De surcroît, des sources indiquent que Boutheina Ben Yaghlene aurait conservé sa proximité au parti Ennahdha. Elle avait en effet été élue députée à l’Assemblée des représentants du peuple en 2014 pour la circonscription de Nabeul sous la bannière du parti islamiste, puis nommée en 2015 secrétaire d’État auprès du ministre des Finances dans le gouvernement Essid. En 2020, Ennahdha la propose parmi les candidats pour le poste de chef du gouvernement.

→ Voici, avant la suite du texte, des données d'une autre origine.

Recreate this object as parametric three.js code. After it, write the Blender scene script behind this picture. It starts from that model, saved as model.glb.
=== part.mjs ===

Une affaire aux ramifications politiques
Au-delà des aspects financiers, cette affaire soulève donc des enjeux politiques majeurs. La réputation d’intégrité d’Ahmed Abdelkefi, longtemps érigée en modèle, s’en retrouve ébranlée. Quant à Fadhel Abdelkefi, sa présence à l’étranger selon un chroniqueur proche du pouvoir nourrit des spéculations sur des négociations discrètes et des pressions internationales.
Pour autant, l’opposant Hichem Ajbouni s’interroge :
« Nul n’est au-dessus de la reddition des comptes et de la responsabilité, dans le cadre d’une justice indépendante, intègre et à l’abri des pressions et des instructions. Mais est-il conforme à l’éthique juridique et humaine de maintenir en détention une personne âgée de près de 85 ans dans une affaire financière encore au stade de l’instruction ? Ne serait-il pas possible de poursuivre l’enquête alors qu’il est en liberté ? ».

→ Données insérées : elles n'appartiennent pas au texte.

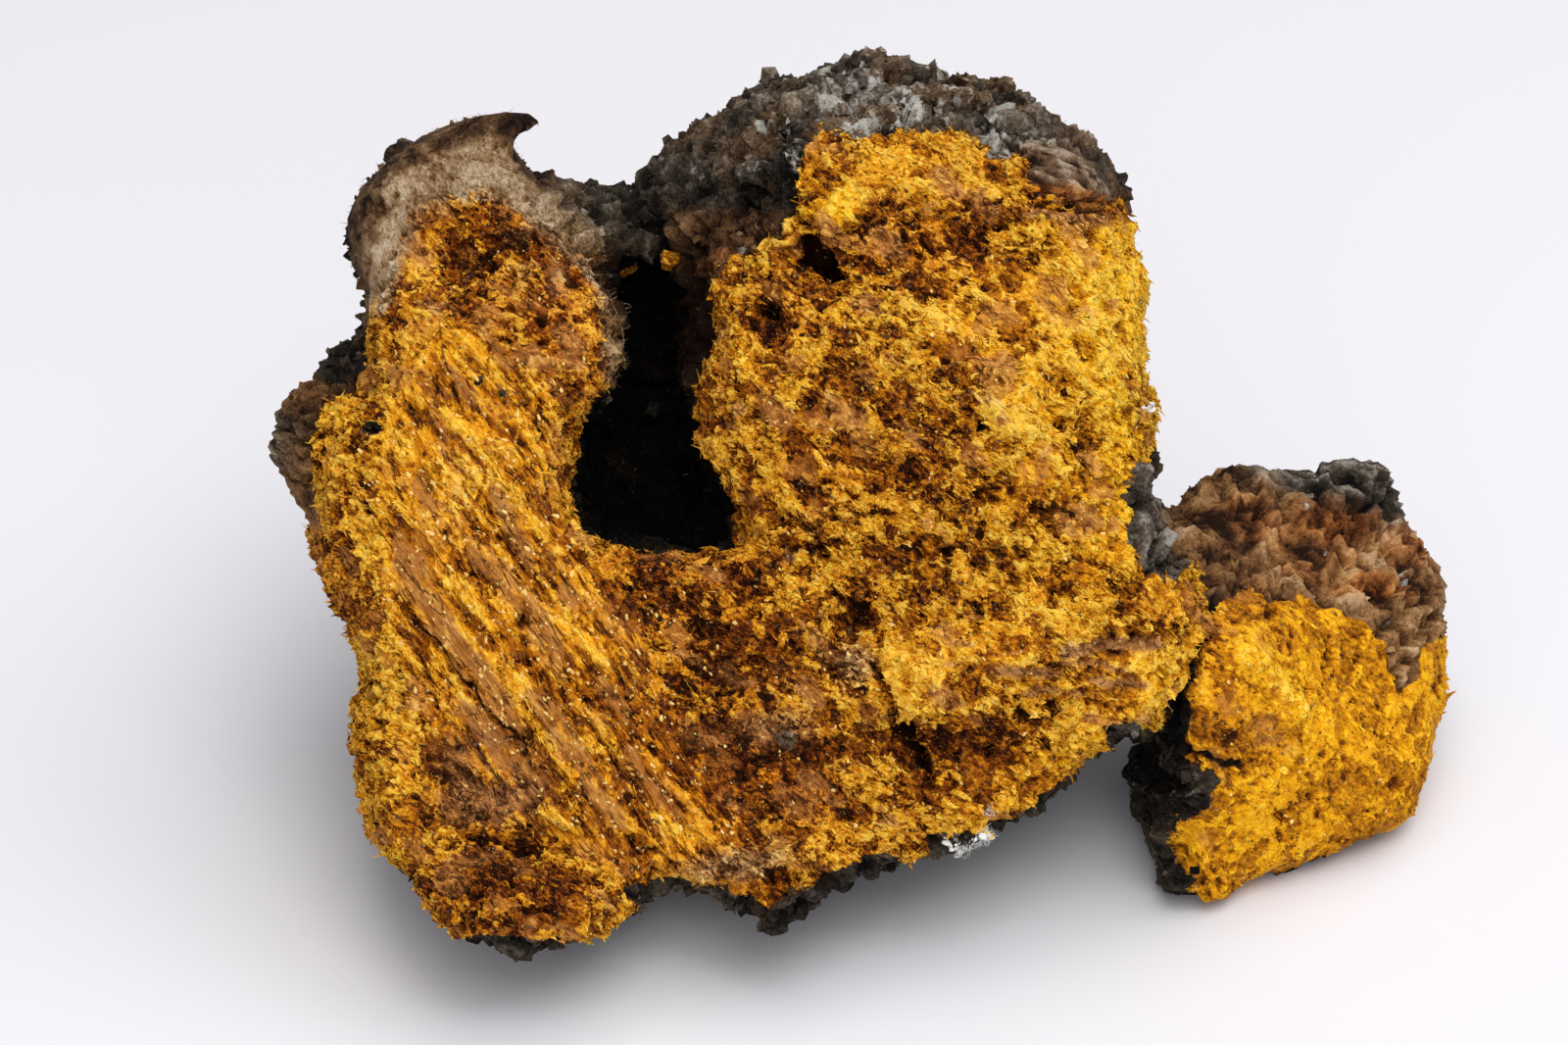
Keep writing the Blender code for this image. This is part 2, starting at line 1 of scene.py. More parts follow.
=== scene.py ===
"""The looks of a broken chunk of chaga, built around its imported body.

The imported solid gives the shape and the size. Here its skin is made fine enough to
carry the fracture's pits, crumbs and fibres and the crust's cracked blocks, and the
loose grains, flecks, hairs and mould that cling to it are added as small meshes.

Tables are in grid steps (column, row) on the fracture, one step 0.0733 mm, and in mm.
"""

import math

import bmesh
import bpy
import numpy as np
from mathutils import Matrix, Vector
from mathutils.bvhtree import BVHTree
from mathutils.kdtree import KDTree


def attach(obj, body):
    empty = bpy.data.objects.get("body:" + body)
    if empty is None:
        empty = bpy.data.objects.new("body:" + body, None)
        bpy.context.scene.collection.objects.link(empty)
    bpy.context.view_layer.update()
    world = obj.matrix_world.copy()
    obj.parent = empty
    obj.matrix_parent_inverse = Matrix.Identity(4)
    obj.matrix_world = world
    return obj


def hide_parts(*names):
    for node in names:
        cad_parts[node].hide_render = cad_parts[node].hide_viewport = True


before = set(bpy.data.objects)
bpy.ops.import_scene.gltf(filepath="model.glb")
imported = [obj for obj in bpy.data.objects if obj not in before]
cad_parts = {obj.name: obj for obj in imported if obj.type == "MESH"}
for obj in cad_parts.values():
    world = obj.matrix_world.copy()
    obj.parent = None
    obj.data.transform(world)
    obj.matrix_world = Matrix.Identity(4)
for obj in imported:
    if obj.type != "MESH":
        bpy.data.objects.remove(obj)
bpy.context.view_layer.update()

# ---------------------------------------------------------------- the grid on the fracture
PITCH = 0.0733
FAN = 424.0
MID_COL, MID_ROW = 800.0, 533.0
LEAN = math.radians(30.0)
REST_HEIGHT = 32.9
SHIFT = np.array((-6.7692, -15.719, 0.0))  # from the grid's frame to the resting frame
TOWARD = np.array((0.0, -math.cos(LEAN), math.sin(LEAN)))

SKIN_VOXEL = 0.46  # mm
SKIN_FACES = 194000  # triangles kept on the body
WRAP = 2.6  # mm that the flesh reaches round the fracture's edge


def to_grid(points):
    """Resting-frame points in mm to columns, rows and depths."""
    p = points - SHIFT
    up0 = p[:, 2] - REST_HEIGHT
    up = p[:, 1] * math.sin(LEAN) + up0 * math.cos(LEAN)
    depth = up0 * math.sin(LEAN) - p[:, 1] * math.cos(LEAN)
    k = PITCH * (FAN - depth) / FAN
    return MID_COL + p[:, 0] / k, MID_ROW - up / k, depth


def spot(col, row, depth):
    """A grid column, row and depth in mm to a resting-frame point in mm."""
    k = PITCH * (FAN - depth) / FAN
    across, up = (col - MID_COL) * k, (MID_ROW - row) * k
    return np.array(
        (
            across,
            up * math.sin(LEAN) - depth * math.cos(LEAN),
            up * math.cos(LEAN) + depth * math.sin(LEAN) + REST_HEIGHT,
        )
    ) + SHIFT


def step(value, low, high):
    t = np.clip((value - low) / (high - low), 0.0, 1.0)
    return t * t * (3.0 - 2.0 * t)


# ---------------------------------------------------------------- noise
GRADIENTS = np.random.default_rng(11).normal(size=(256, 3))
GRADIENTS /= np.linalg.norm(GRADIENTS, axis=1)[:, None]


def hashed(i, j, k, seed):
    """A repeatable random 32-bit number for each lattice point."""
    h = i * np.uint32(0x9E3779B1)
    h = h ^ (j * np.uint32(0x85EBCA77))
    h = h ^ (k * np.uint32(0xC2B2AE3D))
    h = h + np.uint32((seed * 0x27D4EB2F + 0x165667B1) & 0xFFFFFFFF)
    h = h ^ (h >> np.uint32(15))
    h = h * np.uint32(0x2C1B3C6D)
    h = h ^ (h >> np.uint32(12))
    h = h * np.uint32(0x297A2D39)
    return h ^ (h >> np.uint32(15))


def lattice(points, size):
    q = points / size
    base = np.floor(q)
    return q - base, base.astype(np.int64).astype(np.uint32)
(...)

Au moment où nombre d’hommes d’affaires importants sont déjà incarcérés dans d’autres affaires, le pouvoir en place pourrait chercher à faire de ce dossier un signal fort : la lutte contre les collusions entre finance et politique ne connaîtra aucune exception. Mais elle risque aussi de raviver les fractures au sein des élites économiques, déjà fragilisées par la crise et la défiance populaire.
L’image du tandem Abdelkefi, père fondateur et fils héritier, se trouve ainsi brutalement renversée. De symbole de réussite familiale et entrepreneuriale, ils deviennent protagonistes d’un scandale judiciaire aux répercussions encore imprévisibles.